En sentido totalmente contrario a esa lógica xenófoba, Giorgio Agamben, en Arqueología de la política (2019, edición en catalán Ed Arcadia), cita a Shlomo Pines, autor de El desarrollo de la noción de libertad (1984), que ha formulado un interesante teorema para definir la identidad de los pueblos o la identidad cultural:

En general, cualquier cultura, en cualquier momento de su historia,
se construye siempre en combinación y en relación con otros pueblos y culturas diversas. Por lo tanto, la cultura que se crea en un momento determinado no es nunca una única cultura, sino que está, en cambio, constituida por el complicado encaje de las relaciones entre diferentes culturas. Así pues, cuando se habla de la identidad no se debe olvidar que se trata de una realidad temporal y discontinua. Esencialmente discontinua.

Con ello Pines invierte el enfoque habitual de los historiadores que, en general, consideran la realidad (judía, española, italiana, etc.) como un hecho y su desarrollo histórico como un problema. Pines, en cambio, considera que el desarrollo histórico discontinuo es un hecho y que la identidad es el problema. Pienso que esta inversión metodológica es muy importante para poder entender la cultura como un proceso en tránsito y no como una unidad de destino tal como la plantea la extrema derecha. Unx solo es unx mismx gracias y a través del cambio, del mestizaje, de la mezcla. Por tanto, el sujeto y la nación no serían sino ficciones normativas que buscan clausurar los procesos constantemente cambiantes de una multiplicidad de fuerzas heterogéneas, irreductibles a una única identidad, una única lengua, una única cultura o un único nombre.

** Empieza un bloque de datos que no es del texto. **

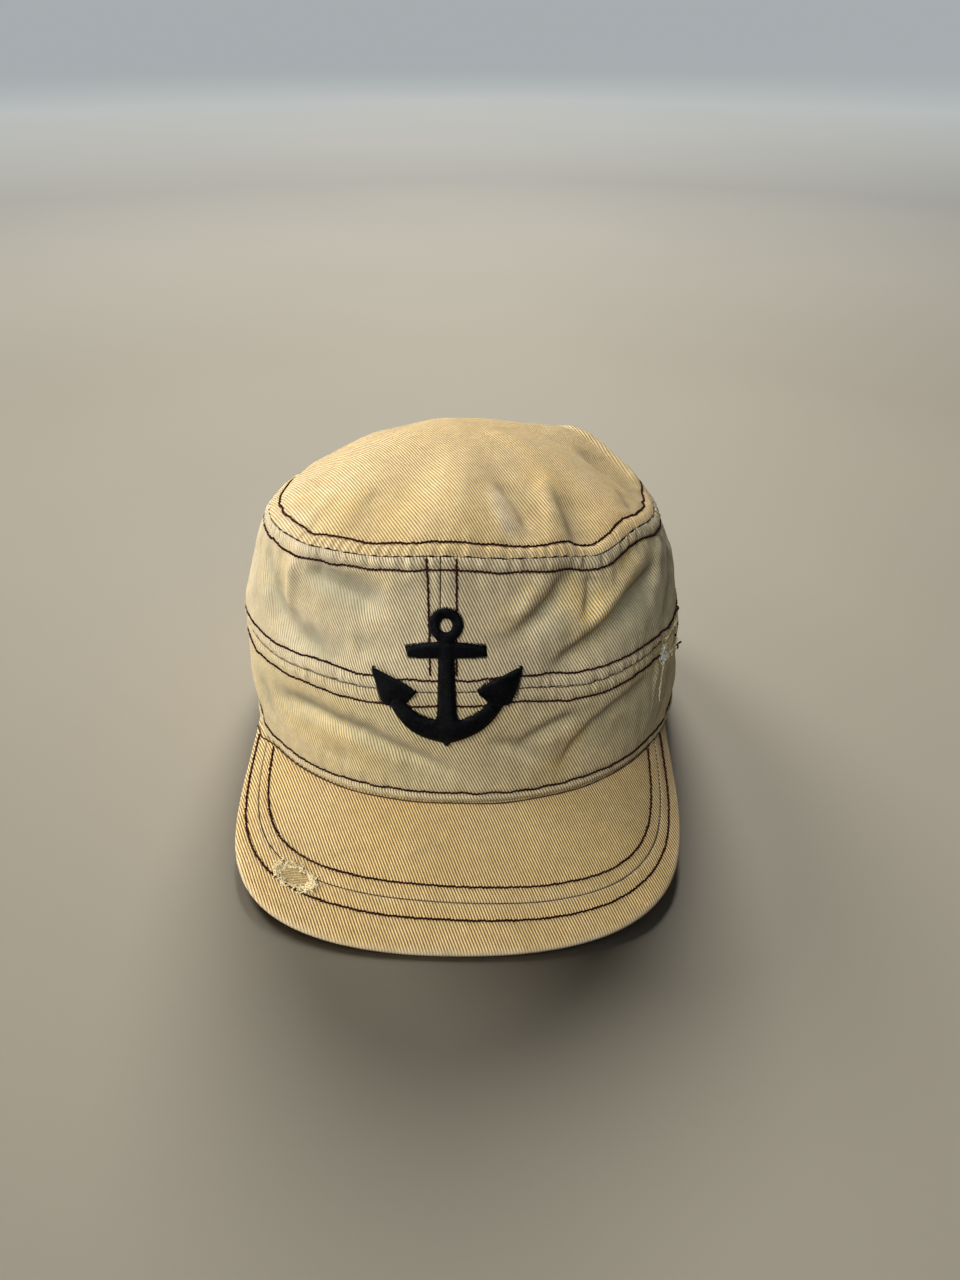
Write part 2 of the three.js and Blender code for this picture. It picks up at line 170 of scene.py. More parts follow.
# the same cloth has its own colours on each panel: partly faded differently, partly painted shade, such as
# the top's darker cloth
panelCloths = {
    "top": {"wale": (0.85, 0.635, 0.30), "gap": (0.31, 0.20, 0.085), "ochre": (0.93, 0.65, 0.24),
            "ochreShare": 0.3, "pitch": 0.98, "grey": (0.27, 0.22, 0.13)},
    "upper": {"wale": (0.92, 0.77, 0.49), "gap": (0.26, 0.19, 0.11), "ochre": (0.97, 0.71, 0.27),
              "ochreShare": 0.3, "pitch": 1.02, "grey": (0.34, 0.325, 0.22)},
    "lower": {"wale": (0.87, 0.72, 0.415), "gap": (0.245, 0.17, 0.08), "ochre": (0.97, 0.69, 0.25),
              "ochreShare": 0.3, "pitch": 1.02, "grey": (0.31, 0.285, 0.18)},
    "peak": {"wale": (0.98, 0.70, 0.315), "gap": (0.17, 0.09, 0.027), "ochre": (0.90, 0.62, 0.24),
             "ochreShare": 0.15, "pitch": 0.94, "grey": (0.31, 0.27, 0.16)},
}
shadeNames = ("wear", "stain", "seam", "fray", "glow", "fold", "calm")  # kept at each point of the cloth; some of them paint light and shade into its colour


# fade holds a panel's colours, partly a fade and partly painted shade
def makeTwill(name, fade, puckered=True):
    c = twillCloth
    material, tree, shader, place = newMaterial(name)
    uv = addNode(tree, "UVMap", uv_map="weave").outputs["UV"]
    u, v = addNode(tree, "SeparateXYZ", {0: uv}).outputs[:2]  # one unit is 100 mm
    rise, run = (100 * f(radians(c["slant"])) for f in (sin, cos))
    across = add(times(u, rise / fade["pitch"]), times(v, run / fade["pitch"]))
    along = maths("SUBTRACT", times(v, rise / c["float"]), times(u, run / c["float"]))
    across = add(add(across, times(noiseOf(uv, 6, 1), c["drift"])), times(noiseOf(uv, 120, 1), c["wander"]))
    wale = add(times(maths("COSINE", times(across, 2 * pi)), 0.5), 0.5)
    waleNumber = maths("FLOOR", across)
    step = add(along, times(waleNumber, c["floatShift"]))
    floatWave = maths("ABSOLUTE", maths("SINE", times(step, pi)))
    # uneven yarn: each wale is a little lighter or darker along its way
    yarnPlace = addNode(tree, "CombineXYZ", {0: times(waleNumber, 3.7), 1: times(along, 0.55)})
    yarn = noiseOf(yarnPlace.outputs[0], 1.0, 3, 0.6)
    fibre = noiseOf(uv, 1500, 3, 0.7)
    wear, stain, seam, fray, glow, fold, calm = (
        addNode(tree, "Attribute", attribute_name=shade).outputs["Fac"] for shade in shadeNames)
    wale = add(times(wale, maths("SUBTRACT", 1.0, calm)), times(calm, 0.4))
    pleatPlace = addNode(tree, "CombineXYZ", {0: times(u, 100 / c["puckerPitch"]), 1: times(v, 9)})
    pleat = remap(noiseOf(pleatPlace.outputs[0], 1.0, 1), 0.36, 0.64)
    pleatHere = times(pleat, times(seam, 1.0 if puckered else 0.0))
    height = add(times(floatWave, c["floatHeight"]), times(fibre, c["fibreHeight"]))
    height = add(add(times(wale, c["waleHeight"]), height), times(pleatHere, c["pleatHeight"]))
    ridge = remap(add(wale, times(fibre, 0.2)), 0.2, 0.82)
    middle = noiseOf(place, 48, 4, 0.6)
    fine = noiseOf(place, 190, 3, 0.6)
    washed = remap(add(noiseOf(place, 14, 3, 0.55), times(middle, 0.7)), 0.72, 1.02)
    ochre = remap(add(noiseOf(place, 27, 3, 0.6), times(fine, 0.25)), 0.58, 0.86)
    waleColour = mixColours(times(washed, 0.25), fade["wale"], c["paleColour"])
    waleColour = mixColours(times(ochre, fade["ochreShare"]), waleColour, fade["ochre"])
    # painted highlight: along the lit ridges the wales turn yellower
    highlightHere = times(glow, remap(middle, 0.3, 0.7, 0.6, 1.15), clamp=True)
    waleColour = mixColours(highlightHere, waleColour, fade["ochre"])
    # rubbed wear, and painted highlight on crests and pleats, turn the wales paler
    wearHere = times(wear, remap(middle, 0.3, 0.7, 0.45, 1.1), clamp=True)
    wearHere = add(wearHere, times(pleatHere, 0.12), clamp=True)
    # stains, and painted shade in the hollows and on shaded parts, turn the cloth grey
    stainHere = times(stain, remap(fine, 0.25, 0.75, 0.7, 1.1), clamp=True)
    waleColour = mixColours(times(wearHere, c["paleShare"]), waleColour, c["paleColour"])
    cloth = mixColours(ridge, fade["gap"], waleColour)
    cloth = mixColours(times(wearHere, 0.2), cloth, c["paleColour"])
    cloth = mixColours(times(stainHere, c["stainShare"]), cloth, fade["grey"])
    cloth = mixColours(fray, cloth, c["frayColour"])
    # painted shading: a factor darkens the colour on slopes that look down and on shaded parts, and lightens
    # it on lit ridges
    shade = times(remap(yarn, 0.28, 0.72, 0.87, 1.08), remap(fine, 0.3, 0.7, 0.93, 1.06))
    shade = times(shade, remap(fold, 0.0, 1.0, 0.45, 1.35))
    cloth = mixColours(1.0, cloth, shade, "MULTIPLY")
    roughness = remap(fibre, 0.2, 0.8, *c["roughness"])
    finishShader(shader, cloth, height, c["bumpStrength"], c["bump"], roughness, c["sheen"], c["shine"])
    plug(shader, {"Sheen Roughness": c["sheenRoughness"]})
    return material


def makeThread(name, dark, light, twist=1900, roughness=0.95, sheen=0.0, shine=0.1):
    material, tree, shader, place = newMaterial(name)
    strand = noiseOf(place, twist, 2, 0.6)
    amount = add(times(strand, 0.6), times(noiseOf(place, 160, 3, 0.6), 0.4))
    colour = mixColours(remap(amount, 0.32, 0.68), dark, light)
    finishShader(shader, colour, strand, 0.5, 0.00008, roughness, sheen, shine)
    return material


topTwill = makeTwill("top_twill", panelCloths["top"], False)
upperTwill = makeTwill("upper_twill", panelCloths["upper"])
lowerTwill = makeTwill("lower_twill", panelCloths["lower"])
peakTwill = makeTwill("peak_twill", panelCloths["peak"], False)
stitchThread = makeThread("stitch_thread", (0.012, 0.003, 0.003), (0.06, 0.018, 0.012), shine=0.08)
# painted shade: dark strands laid in the seams' gaps stand in for their shadow
seamShadowThread = makeThread("seam_shadow_thread", (0.035, 0.02, 0.009), (0.12, 0.075, 0.035))
frayThread = makeThread("fray_thread", (0.78, 0.62, 0.33), (0.97, 0.86, 0.56), 900, 0.9, 0.1, 0.3)
weftThread = makeThread("weft_thread", (0.36, 0.25, 0.11), (0.78, 0.60, 0.31), 900, 0.9, 0.1, 0.3)
whiteThread = makeThread("white_thread", (0.60, 0.57, 0.49), (0.95, 0.93, 0.86), 900, 0.9, 0.1, 0.3)
emblemThread = makeThread("emblem_thread", (0.0001, 0.0001, 0.0002), (0.006, 0.0064, 0.009),
                          700, 0.45, 0.0, 0.07)
print("materials made")


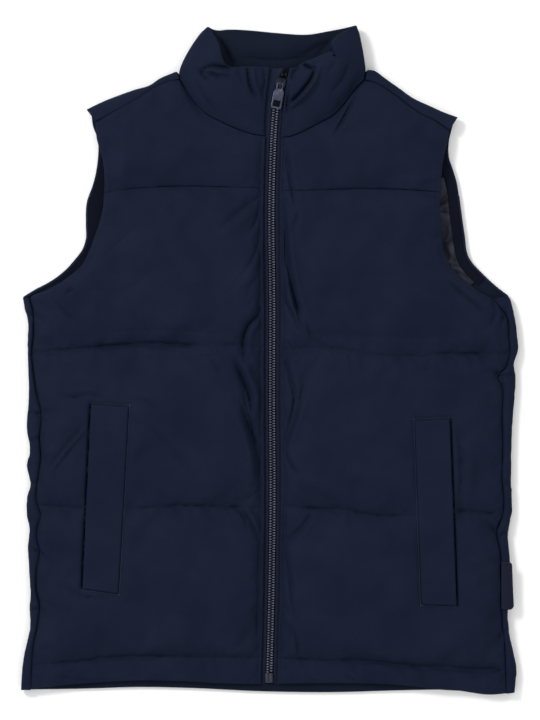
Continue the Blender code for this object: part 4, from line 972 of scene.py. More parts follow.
def front_plan(side):
    """Grid of plan points, from the outer edge (first column) to the zip."""
    edge = front_edge(side)
    grid, places = [], []
    for band, t in front_rows():
        at, outer = meeting(side, band, t, edge)
        y = row_height(side, band, t, 0)
        inner_x = zip_x(y) + SIDES[side] * ZIP_HALF
        x = outer[0] + (inner_x - outer[0]) * COLUMNS
        grid.append(np.column_stack([x, row_height(side, band, t, x)]))
        places.append(at / len(edge))
    return np.array(grid), np.array(places)


def coons(low, high, first, last):
    """A grid between four edges that meet at their corners."""
    u = np.linspace(0, 1, len(low))[None, :, None]
    v = np.linspace(0, 1, len(first))[:, None, None]
    blend = (1 - v) * low[None] + v * high[None] + (1 - u) * first[:, None] + u * last[:, None]
    corners = (1 - v) * ((1 - u) * low[0] + u * low[-1]) + v * ((1 - u) * high[0] + u * high[-1])
    return blend - corners


def yoke_plan(side):
    """Grid from the yoke seam up to the shoulder seam and the neck seam."""
    low = FRONT_PLANS[side][0][-1].copy()
    shut = step_up((np.abs(low[:, 0] - low[-1, 0]) - YOKE_SEAM_FADES[side]) / 18)
    low[:, 1] += SEAM_GAP * (0.3 + 0.7 * shut)
    edge = front_edge(side)
    start = meeting(side, len(ROWS_BETWEEN) - 1, 1.0, edge)[0]
    armhole = edge[int(math.ceil(start)):]
    first = path(np.vstack([low[:1], armhole[::12], armhole[-1:]]), np.linspace(0, 1, YOKE_ROWS + 1))
    ends = np.linspace(0, 1, HALF + 1)
    shoulder = path(points_of(SHOULDER_SEAM[side]), ends)
    neck = path(points_of(NECK_SEAM[side]), ends)
    high = np.vstack([shoulder, neck[1:]])
    first[-1] = high[0]
    zip_y = np.linspace(low[-1][1], high[-1][1], YOKE_ROWS + 1)
    last = np.column_stack([zip_x(zip_y) + SIDES[side] * ZIP_HALF, zip_y])
    last[0], last[-1] = low[-1], high[-1]
    return coons(low, high, first, last)


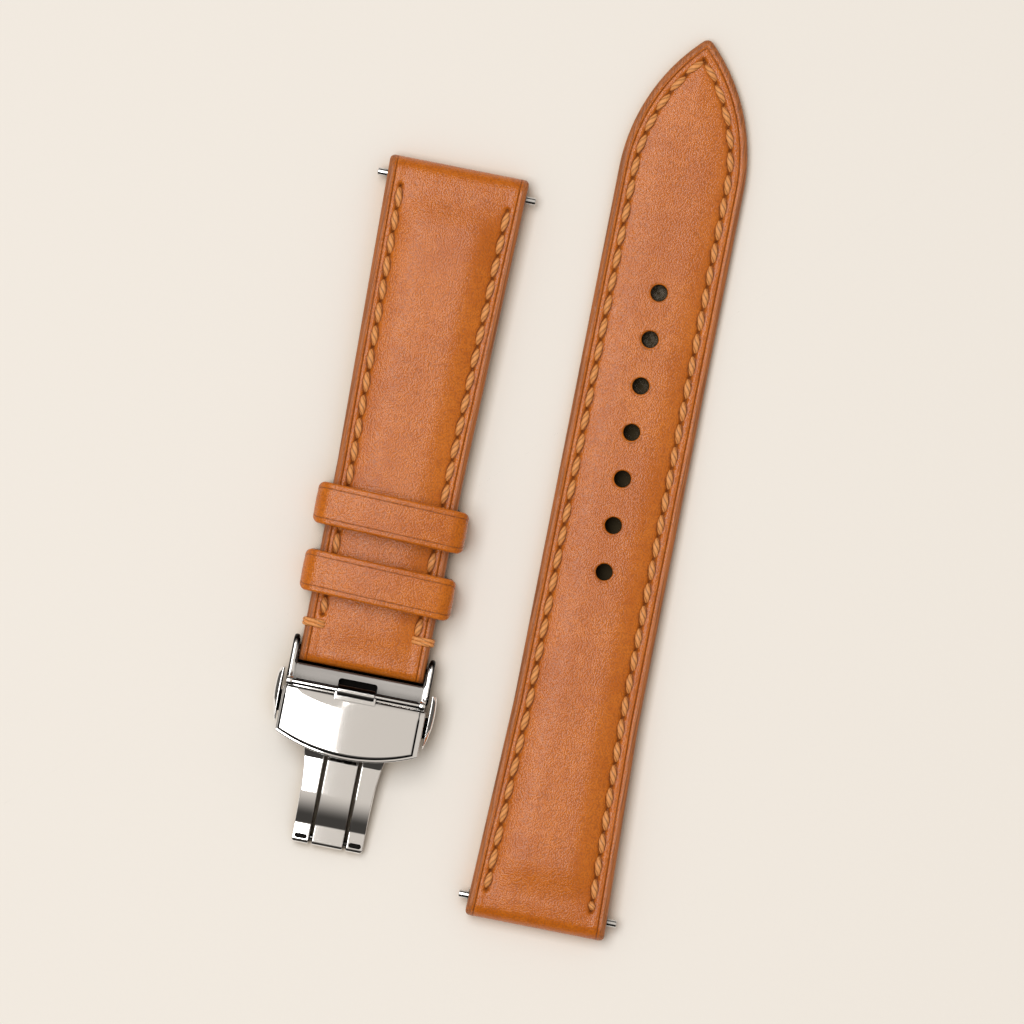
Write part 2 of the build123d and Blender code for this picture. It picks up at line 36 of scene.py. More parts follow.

En la misma lógica identitaria que VOX propone para la cultura nacional, los homosexuales, lesbianas o transexuales serían tratados como otras figuras de la antirraza; representarían la encarnación de una moral débil y el triunfo de las costumbres antinómicas de la virilidad que, en esencia, siempre es misógina y xenófoba.

No hay duda de que esta extrema derecha defiende la vuelta al orden patriarcal con el deseo de volver a convertir a las mujeres en sus «fieles aliadas y esposas». VOX asume una visión machista del mundo en el que las mujeres deben ocuparse, casi en exclusiva, de la reproducción y cuidado de la familia y, por consiguiente, de la expansión de la raza.
En definitiva, modelos de gobierno autoritarios que se apoyarían en el exceso de autoridad de las fuerzas de orden público y en el abuso judicial, con el menoscabo de nuestros derechos y la militarización de la sociedad, no solo aumentado el poder del Ejército, también permitiendo el uso particular de armas. Nuestra libertad, o lo que quede de ella, la pagaríamos con un aumento de todo tipo de medidas de control, censura, vigilancia sin restricciones y arbitrariedad ejecutiva. La discrepancia política y la libertad de expresión serían cercenadas y todxs tendríamos que comportarnos según los valores de ese nuevo orden. Una dictadura en toda regla.